What’s happened since then has been sensational.

The ‘grown up’ millennials have shown themselves to be the most resilient and resourceful people I have ever worked with.

They’re quick on the uptake and are flexible thinkers. Our best sales person came in at short notice at 10.00 p.m. on Thursday to run the numbers. Together with the Finance Manager we all assessed the damage, analysed the 'what if' scenarios and made a survival plan.

  • They both immediately offered to take a 20% pay cut.
  • The next morning our Experience Delivery Manager volunteered to revert back from his recently awarded 4-day contract to 5 days at no extra pay.
  • Our User Experience champion came up with a simple, practical yet innovative sitemap in 24 hours so we could launch our new platform 4 months early.   

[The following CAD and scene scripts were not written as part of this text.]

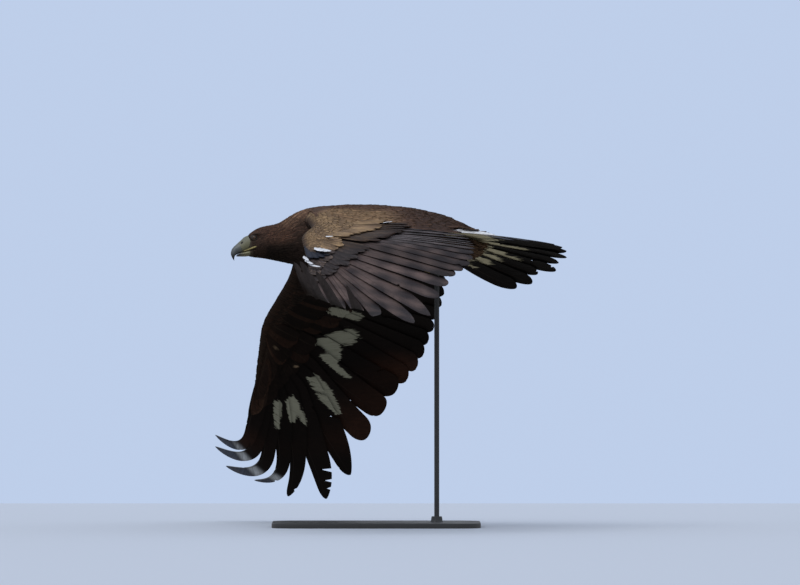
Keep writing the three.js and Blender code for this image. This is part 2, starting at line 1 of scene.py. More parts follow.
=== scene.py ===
import bpy
import numpy as np
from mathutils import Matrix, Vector


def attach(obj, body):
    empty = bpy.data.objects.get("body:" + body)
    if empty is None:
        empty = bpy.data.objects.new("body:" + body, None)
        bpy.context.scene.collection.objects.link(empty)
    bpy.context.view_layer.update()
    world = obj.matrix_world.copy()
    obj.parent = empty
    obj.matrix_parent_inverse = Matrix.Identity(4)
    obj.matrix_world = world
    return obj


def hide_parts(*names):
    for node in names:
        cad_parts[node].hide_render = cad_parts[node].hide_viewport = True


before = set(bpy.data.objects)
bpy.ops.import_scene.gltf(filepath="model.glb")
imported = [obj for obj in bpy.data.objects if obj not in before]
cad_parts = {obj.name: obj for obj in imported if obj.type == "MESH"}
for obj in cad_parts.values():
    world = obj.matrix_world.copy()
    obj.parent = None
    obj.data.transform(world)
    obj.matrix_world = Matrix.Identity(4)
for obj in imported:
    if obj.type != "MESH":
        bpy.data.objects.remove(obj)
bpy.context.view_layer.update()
draw = np.random.default_rng(20)
sides = {"left": -1, "right": 1}
print("eagle: frame loaded")


# Small tools: turns, smooth lines and blends over whole arrays.

def turn(axis, degrees):
    # rotation matrix about x, y or z
    c, s = np.cos(np.radians(degrees)), np.sin(np.radians(degrees))
    i, j = {"x": (1, 2), "y": (2, 0), "z": (0, 1)}[axis]
    made = np.eye(3)
    made[i, i], made[i, j], made[j, i], made[j, j] = c, -s, s, c
    return made


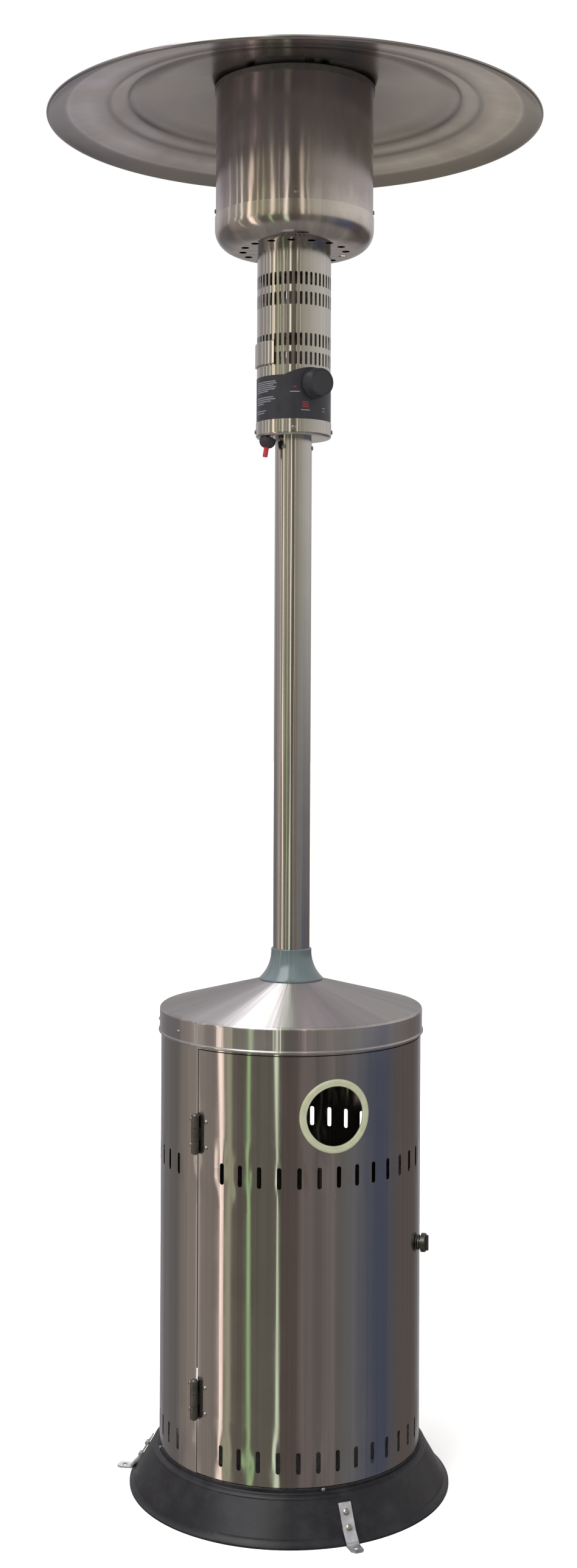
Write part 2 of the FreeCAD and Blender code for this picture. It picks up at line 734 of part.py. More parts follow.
def curved_ring(label, outer, inner, near, far):
    """A ring facing -Y whose faces follow the round housing."""
    flat = subtract(
        f"{label}_flat",
        rod(f"{label}_blank", outer, "150", "250", "porthole_height"),
        rod(f"{label}_hole", inner, "140", "260", "porthole_height"),
    )
    wall = tube(f"{label}_wall", near, far, "porthole_height - 80", "porthole_height + 80")
    return overlap(label, flat, wall)


def build_porthole_trim():
    pieces = [
        curved_ring("trim_face", "trim_outer", "trim_inner", "tank_radius", "tank_radius + 2.4"),
        curved_ring("trim_neck", "porthole_radius", "trim_inner", "tank_radius - 2.6", "tank_radius + 2.4"),
        curved_ring("trim_lip", "trim_outer - 3", "trim_inner", "tank_radius - 2.6", "tank_radius - gauge"),
    ]
    finish_part(join("porthole_trim", pieces), "porthole_trim")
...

All the above was done with no fuss. So Friday was a great day for the grown-ups.

In such times of uncertainty, I need 100% certainty from the things I can control, which principally is the people I employ. If we have shared goals and stoicism, they are an asset. If they put themselves first, they’re a liability and a danger to the survival of my business. I need authenticity and candour from them in order to have the right information to make the right decisions first time. My role is to use this information to be creative and unconventional at a speed I’ve never performed at before to save my business.

I’ve been working 7 days a week since this damn thing broke out. So I don’t have time for feelings because I’m concentrating on the facts to make the best decisions. And I make no apology for this.